The slowness and gentleness of the text, its pace and its language, make you consider its title. There are emergencies and ruptures, but less of the urgent kind. More at play is the slow, steady and inevitable unfolding – of emergence. In the way that bodies mimic other bodies they are around lots, in Emergency it feels as though each individual life is a palimpsest, one overlapping another, human and nonhuman.

In the present day, via the adult protagonist living under lockdown, the reader is brought more bodily into the text by a shared reality: in the way that our own interconnectivity has been asserted by Covid-19. We are implicated in the moral world of the novel – are, Hildyard invites us, all living inside one pangolin. Suddenly, questions asked by the text around responsibility towards that with which we are bound become very familiar – cows that are so many that, driving through them, our narrator “became unable to think of the bodies as living individuals”, bring up now familiar questions of scale and “remote violence”.

Limits of empathy

Hildyard suggests that what situates us in the natural world is our shared existence alongside the nonhuman, in a state of interplay between being reshaped around the consequence of others, and our ability to respond; flux between our own power and the heft the world exerts on us. There isn’t anything instructive to read from this – the world of Emergency is instead a portrait of our “weird and messy earth song”, problematised by the narrator’s own confessions of the limits of her empathy.

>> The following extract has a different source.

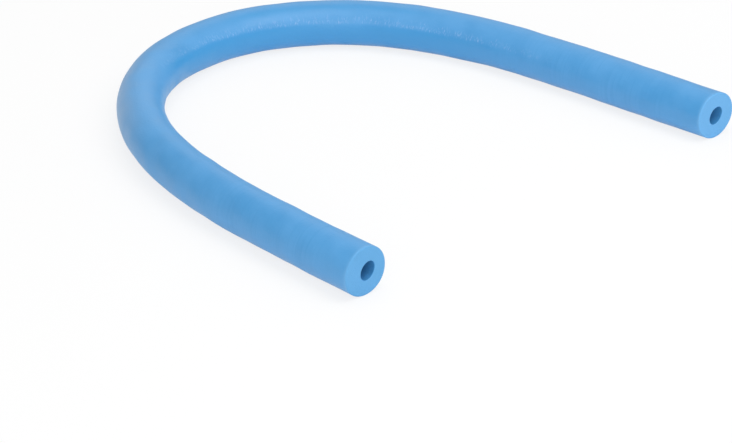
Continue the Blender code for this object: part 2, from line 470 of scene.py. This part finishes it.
def foam_stretch(name, start, end):
    """One piece of the noodle between two distances: a closed mesh that stores place and marks."""
    distance, share, skin_inset, bore_inset = wall_profile(start, end)[:, :, None]
    angle = (2 * math.pi * (np.arange(SIDE_COUNT) + 0.5) / SIDE_COUNT)[None, :]
    skin_radius = TUBE_RADIUS - skin_inset + dent_depth(distance, angle)
    bore_radius = bore_radius_at(distance, angle) + bore_inset
    outward = share * skin_radius + (1 - share) * bore_radius
    drift = bore_drift_at(distance) * (1 - share)
    points, place_along = tube_points(distance, outward, angle, drift)
    points[..., 2] = np.maximum(points[..., 2], cad_low.z)  # the foam rests on the ground
    faces = grid_faces(len(distance), SIDE_COUNT).reshape(-1, 4)

    mesh = bpy.data.meshes.new(name)
    mesh.vertices.add(points.shape[0] * SIDE_COUNT)
    mesh.vertices.foreach_set("co", points.astype(np.float32).ravel())
    mesh.loops.add(faces.size)
    mesh.loops.foreach_set("vertex_index", faces.astype(np.int32).ravel())
    mesh.polygons.add(len(faces))
    mesh.polygons.foreach_set("loop_start", np.arange(0, faces.size, 4, dtype=np.int32))
    mesh.update(calc_edges=True)

    across, upward = drift + outward * np.cos(angle), outward * np.sin(angle)
    place = np.stack([place_along, across, upward], axis=-1)
    set_attribute(mesh, "noodle_place", "FLOAT_VECTOR", "vector", place)
    for mark, strength in skin_marks(distance, angle).items():
        on_every_point = np.broadcast_to(strength * share, points.shape[:2])
        set_attribute(mesh, mark, "FLOAT", "value", on_every_point)
    mesh.set_sharp_from_angle(angle=SHARP_ANGLE)
    piece = bpy.data.objects.new(name, mesh)
    bpy.context.scene.collection.objects.link(piece)
    return piece


def stretch_of(number):
    """Start and end of the piece that bends across a hinge, the end pieces reaching to the cuts."""
    start = 0.0 if number == 1 else (number - 0.5) * PITCH
    end = NOODLE_LENGTH if number == HINGE_COUNT else (number + 0.5) * PITCH
    return start, end


pieces = {
    number: foam_stretch(f"foam_skin_{number:02d}", *stretch_of(number))
    for number in hinge_numbers
}
quad_total = sum(len(piece.data.polygons) for piece in pieces.values())
print(len(pieces), "pieces of foam,", quad_total, "quads")

# %% [markdown]
# ## The foam's surface
# Closed-cell foam scatters light inside its thin-walled cells, so it looks soft and even, with a
# dull satin sheen where the die has melted the skin smooth. Up close the skin has the faint
# pebbling of the cells below it. A group holds that pebbling, so the skin and the cut faces can
# share it at different strengths. Its patterns read the place on the straight noodle, which is
# stored on the mesh, so they bend with the foam instead of sliding over it.

# %% Foam cell group
CELL_SMOOTHNESS = 0.6
PATCHES_A_METRE = 28
PATCH_DETAIL = 4
PATCH_TONES = (0.35, 0.65)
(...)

Described by her publisher as a novel, Emergency often feels autobiographical but must surely be fictionalised, the detail too acute to be taken from actual memory. The form too plays on the way behaviour is changed by our contact with others, suggesting the way memory itself passes through the machine of experience. Life is the boundlessness and porosity that Hildyard sets out; flux between a state of slow emergence and sudden emergency, always and unstoppably unfolding.